[AVAILABLE DATA]
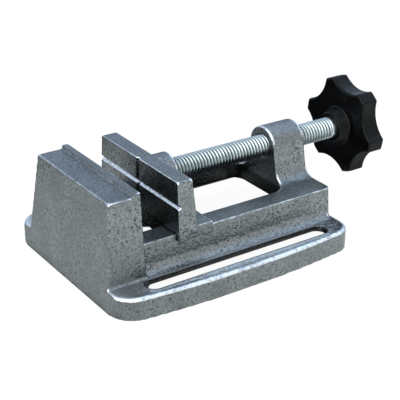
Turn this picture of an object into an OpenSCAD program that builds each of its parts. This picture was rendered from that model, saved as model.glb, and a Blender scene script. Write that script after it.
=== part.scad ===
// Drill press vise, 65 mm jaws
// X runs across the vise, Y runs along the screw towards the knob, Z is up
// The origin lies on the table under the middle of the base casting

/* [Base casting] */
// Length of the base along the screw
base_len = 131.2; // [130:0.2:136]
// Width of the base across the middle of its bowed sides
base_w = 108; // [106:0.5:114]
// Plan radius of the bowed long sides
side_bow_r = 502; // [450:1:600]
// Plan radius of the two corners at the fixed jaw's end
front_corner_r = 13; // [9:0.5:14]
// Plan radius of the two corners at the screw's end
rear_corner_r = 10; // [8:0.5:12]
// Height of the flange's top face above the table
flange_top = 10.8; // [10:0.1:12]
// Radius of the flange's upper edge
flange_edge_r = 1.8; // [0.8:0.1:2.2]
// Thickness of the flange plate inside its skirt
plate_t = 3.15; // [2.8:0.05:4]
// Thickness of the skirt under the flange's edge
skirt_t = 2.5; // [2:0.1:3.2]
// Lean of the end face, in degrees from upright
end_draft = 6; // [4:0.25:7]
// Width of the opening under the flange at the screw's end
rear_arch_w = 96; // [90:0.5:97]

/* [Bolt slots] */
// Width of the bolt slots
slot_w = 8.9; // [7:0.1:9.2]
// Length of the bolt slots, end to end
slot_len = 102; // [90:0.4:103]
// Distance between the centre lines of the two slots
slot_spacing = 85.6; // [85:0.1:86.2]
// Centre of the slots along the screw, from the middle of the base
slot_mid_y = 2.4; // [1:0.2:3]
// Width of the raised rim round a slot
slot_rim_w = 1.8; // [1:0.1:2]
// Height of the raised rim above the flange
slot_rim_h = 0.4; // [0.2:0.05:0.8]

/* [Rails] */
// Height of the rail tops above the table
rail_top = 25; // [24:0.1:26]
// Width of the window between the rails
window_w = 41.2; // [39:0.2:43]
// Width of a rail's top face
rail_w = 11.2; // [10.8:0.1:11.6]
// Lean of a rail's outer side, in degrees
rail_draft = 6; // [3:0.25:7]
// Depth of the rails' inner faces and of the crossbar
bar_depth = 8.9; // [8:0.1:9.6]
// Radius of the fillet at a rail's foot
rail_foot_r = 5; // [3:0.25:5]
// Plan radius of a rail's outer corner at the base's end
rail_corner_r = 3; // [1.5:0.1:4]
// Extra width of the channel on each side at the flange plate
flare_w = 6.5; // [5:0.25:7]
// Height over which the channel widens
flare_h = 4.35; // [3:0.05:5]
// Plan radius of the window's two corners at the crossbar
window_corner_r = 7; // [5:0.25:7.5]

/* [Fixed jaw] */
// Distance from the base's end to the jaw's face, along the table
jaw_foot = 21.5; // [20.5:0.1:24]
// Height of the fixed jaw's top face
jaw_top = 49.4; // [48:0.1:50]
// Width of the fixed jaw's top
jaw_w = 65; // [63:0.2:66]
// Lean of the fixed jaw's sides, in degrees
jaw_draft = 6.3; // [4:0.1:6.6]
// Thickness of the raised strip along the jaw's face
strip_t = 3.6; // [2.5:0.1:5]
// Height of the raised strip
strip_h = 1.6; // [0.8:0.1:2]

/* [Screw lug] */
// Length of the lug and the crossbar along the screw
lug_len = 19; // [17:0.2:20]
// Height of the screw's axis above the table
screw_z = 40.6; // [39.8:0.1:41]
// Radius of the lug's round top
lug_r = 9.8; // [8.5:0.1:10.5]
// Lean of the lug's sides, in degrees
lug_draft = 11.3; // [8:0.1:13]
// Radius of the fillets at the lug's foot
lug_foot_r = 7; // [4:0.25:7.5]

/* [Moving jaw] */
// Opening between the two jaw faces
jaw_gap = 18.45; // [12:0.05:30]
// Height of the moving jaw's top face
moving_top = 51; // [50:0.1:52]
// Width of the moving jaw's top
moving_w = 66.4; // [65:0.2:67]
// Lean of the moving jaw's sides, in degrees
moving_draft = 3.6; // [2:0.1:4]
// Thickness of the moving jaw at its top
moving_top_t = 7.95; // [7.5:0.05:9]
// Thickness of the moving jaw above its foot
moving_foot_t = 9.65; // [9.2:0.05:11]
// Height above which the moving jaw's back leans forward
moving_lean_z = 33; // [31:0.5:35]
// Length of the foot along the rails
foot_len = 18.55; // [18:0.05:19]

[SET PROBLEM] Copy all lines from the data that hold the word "each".

[REPLY]
Turn this picture of an object into an OpenSCAD program that builds each of its parts. This picture was rendered from that model, saved as model.glb, and a Blender scene script. Write that script after it.
// Extra width of the channel on each side at the flange plate